→ EXERCISE DETAILS:
Show all lines that include the string "scene"; copy each one.

→ SUPPLIED INFORMATION:
###
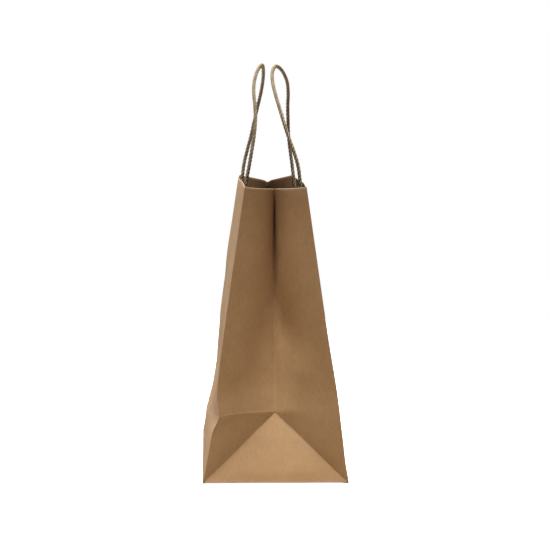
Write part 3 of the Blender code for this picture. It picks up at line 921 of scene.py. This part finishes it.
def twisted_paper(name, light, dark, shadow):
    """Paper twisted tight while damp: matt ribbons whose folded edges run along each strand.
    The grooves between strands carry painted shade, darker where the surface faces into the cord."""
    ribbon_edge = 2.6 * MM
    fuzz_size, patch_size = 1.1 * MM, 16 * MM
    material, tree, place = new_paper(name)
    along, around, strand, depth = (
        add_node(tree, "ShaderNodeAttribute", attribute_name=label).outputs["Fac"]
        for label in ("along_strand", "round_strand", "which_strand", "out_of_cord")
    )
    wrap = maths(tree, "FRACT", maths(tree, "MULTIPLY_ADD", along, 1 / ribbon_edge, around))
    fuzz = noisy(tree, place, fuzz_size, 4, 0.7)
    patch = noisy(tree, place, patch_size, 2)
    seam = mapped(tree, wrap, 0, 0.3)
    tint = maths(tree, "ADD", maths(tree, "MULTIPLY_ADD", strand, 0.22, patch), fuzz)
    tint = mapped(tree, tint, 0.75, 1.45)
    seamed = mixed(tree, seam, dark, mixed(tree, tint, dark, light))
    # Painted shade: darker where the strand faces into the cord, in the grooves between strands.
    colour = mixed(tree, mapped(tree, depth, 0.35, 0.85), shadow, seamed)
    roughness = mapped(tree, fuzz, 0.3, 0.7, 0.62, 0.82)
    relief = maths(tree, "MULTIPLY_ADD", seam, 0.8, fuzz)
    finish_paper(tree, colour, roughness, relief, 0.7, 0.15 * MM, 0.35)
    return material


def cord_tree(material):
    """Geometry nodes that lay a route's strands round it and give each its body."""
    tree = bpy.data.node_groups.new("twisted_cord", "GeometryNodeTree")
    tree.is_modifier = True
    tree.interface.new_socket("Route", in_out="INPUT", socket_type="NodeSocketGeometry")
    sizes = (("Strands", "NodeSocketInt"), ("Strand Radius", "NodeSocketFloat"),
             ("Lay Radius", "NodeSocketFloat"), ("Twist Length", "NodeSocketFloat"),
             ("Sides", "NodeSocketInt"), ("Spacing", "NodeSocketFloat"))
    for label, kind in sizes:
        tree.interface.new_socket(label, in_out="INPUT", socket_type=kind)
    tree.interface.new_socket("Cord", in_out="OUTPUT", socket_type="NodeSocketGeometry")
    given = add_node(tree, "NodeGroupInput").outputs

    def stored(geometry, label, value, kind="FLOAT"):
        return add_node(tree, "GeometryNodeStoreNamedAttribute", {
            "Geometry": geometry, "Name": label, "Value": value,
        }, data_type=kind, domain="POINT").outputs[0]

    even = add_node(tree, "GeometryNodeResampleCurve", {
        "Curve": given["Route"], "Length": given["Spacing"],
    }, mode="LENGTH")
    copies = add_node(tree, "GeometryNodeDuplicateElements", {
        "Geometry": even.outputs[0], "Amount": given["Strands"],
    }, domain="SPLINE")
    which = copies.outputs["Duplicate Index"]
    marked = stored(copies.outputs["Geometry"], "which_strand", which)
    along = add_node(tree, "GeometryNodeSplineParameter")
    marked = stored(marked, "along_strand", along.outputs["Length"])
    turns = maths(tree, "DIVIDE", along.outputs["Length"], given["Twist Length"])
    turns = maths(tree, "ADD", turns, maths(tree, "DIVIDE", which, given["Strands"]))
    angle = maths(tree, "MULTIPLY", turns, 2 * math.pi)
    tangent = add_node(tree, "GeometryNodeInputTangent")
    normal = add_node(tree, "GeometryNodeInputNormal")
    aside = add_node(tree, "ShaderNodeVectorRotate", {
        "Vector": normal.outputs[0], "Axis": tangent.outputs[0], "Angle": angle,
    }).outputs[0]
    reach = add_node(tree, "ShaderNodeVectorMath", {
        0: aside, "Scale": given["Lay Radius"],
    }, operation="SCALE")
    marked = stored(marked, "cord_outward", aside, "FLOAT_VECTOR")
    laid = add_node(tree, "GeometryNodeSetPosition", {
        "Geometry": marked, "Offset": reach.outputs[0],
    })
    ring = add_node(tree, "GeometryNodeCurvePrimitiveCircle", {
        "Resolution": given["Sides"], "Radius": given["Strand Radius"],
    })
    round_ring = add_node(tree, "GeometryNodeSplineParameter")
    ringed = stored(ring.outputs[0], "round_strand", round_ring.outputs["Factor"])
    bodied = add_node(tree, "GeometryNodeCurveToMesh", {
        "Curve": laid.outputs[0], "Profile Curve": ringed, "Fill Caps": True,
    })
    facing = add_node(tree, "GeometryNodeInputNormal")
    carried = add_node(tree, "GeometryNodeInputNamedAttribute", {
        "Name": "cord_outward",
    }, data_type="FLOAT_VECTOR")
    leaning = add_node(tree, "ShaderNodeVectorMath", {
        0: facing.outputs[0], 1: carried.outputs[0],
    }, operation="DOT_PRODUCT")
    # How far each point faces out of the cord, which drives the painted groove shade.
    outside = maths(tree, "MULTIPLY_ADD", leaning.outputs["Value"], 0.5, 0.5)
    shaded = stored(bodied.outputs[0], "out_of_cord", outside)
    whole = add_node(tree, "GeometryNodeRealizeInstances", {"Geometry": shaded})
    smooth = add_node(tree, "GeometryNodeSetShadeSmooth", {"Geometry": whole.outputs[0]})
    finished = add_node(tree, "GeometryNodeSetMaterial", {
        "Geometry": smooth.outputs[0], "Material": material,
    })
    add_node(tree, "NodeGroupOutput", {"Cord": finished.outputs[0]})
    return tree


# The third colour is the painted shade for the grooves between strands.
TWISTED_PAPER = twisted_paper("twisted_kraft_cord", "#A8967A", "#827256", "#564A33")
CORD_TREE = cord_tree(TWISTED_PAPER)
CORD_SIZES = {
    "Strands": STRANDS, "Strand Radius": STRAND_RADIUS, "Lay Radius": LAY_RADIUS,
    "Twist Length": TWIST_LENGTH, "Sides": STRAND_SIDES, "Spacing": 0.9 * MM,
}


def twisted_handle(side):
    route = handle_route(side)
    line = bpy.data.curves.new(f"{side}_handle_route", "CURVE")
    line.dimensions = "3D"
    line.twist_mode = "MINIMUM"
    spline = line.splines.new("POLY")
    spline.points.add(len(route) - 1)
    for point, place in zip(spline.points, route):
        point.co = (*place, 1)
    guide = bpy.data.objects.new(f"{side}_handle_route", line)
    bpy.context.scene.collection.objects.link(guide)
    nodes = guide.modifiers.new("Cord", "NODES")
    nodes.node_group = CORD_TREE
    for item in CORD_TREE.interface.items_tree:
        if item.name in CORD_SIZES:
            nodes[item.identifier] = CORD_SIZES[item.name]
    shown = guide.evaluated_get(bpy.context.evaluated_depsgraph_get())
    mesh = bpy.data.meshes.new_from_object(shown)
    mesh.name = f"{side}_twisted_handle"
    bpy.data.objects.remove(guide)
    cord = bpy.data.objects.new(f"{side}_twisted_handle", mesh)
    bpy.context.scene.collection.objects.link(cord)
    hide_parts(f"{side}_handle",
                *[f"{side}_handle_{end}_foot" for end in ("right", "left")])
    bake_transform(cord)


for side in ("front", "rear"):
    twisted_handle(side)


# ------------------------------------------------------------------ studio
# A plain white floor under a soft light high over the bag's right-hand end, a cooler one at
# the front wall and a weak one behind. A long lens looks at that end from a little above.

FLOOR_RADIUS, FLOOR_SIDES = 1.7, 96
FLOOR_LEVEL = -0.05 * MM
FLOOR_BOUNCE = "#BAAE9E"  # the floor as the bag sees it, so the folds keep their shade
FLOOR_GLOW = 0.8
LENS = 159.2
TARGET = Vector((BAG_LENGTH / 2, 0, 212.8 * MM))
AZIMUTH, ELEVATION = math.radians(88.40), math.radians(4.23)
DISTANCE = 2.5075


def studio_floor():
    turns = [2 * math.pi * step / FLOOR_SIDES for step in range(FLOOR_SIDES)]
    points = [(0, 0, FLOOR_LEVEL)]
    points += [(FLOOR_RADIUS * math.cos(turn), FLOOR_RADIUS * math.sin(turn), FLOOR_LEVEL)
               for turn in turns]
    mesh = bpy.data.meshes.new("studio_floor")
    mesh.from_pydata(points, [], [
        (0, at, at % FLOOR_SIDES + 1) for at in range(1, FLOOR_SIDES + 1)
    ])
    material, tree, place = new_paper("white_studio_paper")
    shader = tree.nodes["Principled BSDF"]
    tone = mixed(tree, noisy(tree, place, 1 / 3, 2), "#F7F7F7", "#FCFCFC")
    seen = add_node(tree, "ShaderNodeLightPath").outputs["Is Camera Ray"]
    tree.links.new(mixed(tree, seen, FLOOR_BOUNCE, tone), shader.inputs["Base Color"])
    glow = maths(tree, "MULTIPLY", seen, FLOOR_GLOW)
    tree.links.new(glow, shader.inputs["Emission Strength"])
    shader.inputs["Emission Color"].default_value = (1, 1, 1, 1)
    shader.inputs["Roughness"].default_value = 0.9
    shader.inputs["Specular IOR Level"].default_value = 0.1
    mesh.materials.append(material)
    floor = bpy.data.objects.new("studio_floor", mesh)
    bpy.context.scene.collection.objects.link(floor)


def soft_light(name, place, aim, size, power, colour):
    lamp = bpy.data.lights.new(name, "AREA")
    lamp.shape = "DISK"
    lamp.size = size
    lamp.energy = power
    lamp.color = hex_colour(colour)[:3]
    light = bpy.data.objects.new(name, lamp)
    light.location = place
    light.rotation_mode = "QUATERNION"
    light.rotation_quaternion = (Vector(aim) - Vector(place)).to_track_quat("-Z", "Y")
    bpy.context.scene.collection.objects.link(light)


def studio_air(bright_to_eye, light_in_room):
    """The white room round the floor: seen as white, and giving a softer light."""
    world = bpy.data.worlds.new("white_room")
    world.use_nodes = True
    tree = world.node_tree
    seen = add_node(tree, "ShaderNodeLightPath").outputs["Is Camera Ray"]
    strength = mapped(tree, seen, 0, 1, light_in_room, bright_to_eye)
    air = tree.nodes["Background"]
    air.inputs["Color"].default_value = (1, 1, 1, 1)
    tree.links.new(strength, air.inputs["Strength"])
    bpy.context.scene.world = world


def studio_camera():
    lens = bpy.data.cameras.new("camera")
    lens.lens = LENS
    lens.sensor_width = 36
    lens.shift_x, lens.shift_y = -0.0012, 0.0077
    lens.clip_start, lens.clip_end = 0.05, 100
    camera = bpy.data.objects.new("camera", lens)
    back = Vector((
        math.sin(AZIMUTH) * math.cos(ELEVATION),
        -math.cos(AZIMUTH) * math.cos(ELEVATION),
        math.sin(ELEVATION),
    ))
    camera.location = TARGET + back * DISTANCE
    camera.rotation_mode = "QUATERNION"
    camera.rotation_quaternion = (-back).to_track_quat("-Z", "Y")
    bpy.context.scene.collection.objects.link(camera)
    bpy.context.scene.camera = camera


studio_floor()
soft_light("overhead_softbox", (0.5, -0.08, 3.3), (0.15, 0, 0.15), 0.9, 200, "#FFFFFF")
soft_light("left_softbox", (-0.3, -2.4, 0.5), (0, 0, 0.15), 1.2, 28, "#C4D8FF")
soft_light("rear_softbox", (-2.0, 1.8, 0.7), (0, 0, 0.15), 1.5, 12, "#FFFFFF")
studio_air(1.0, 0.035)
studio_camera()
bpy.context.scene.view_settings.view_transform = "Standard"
###
→ RESULT OF THIS EXERCISE:
Write part 3 of the Blender code for this picture. It picks up at line 921 of scene.py. This part finishes it.
    bpy.context.scene.collection.objects.link(guide)
    bpy.context.scene.collection.objects.link(cord)
    bpy.context.scene.collection.objects.link(floor)
    bpy.context.scene.collection.objects.link(light)
    bpy.context.scene.world = world
    bpy.context.scene.collection.objects.link(camera)
    bpy.context.scene.camera = camera
bpy.context.scene.view_settings.view_transform = "Standard"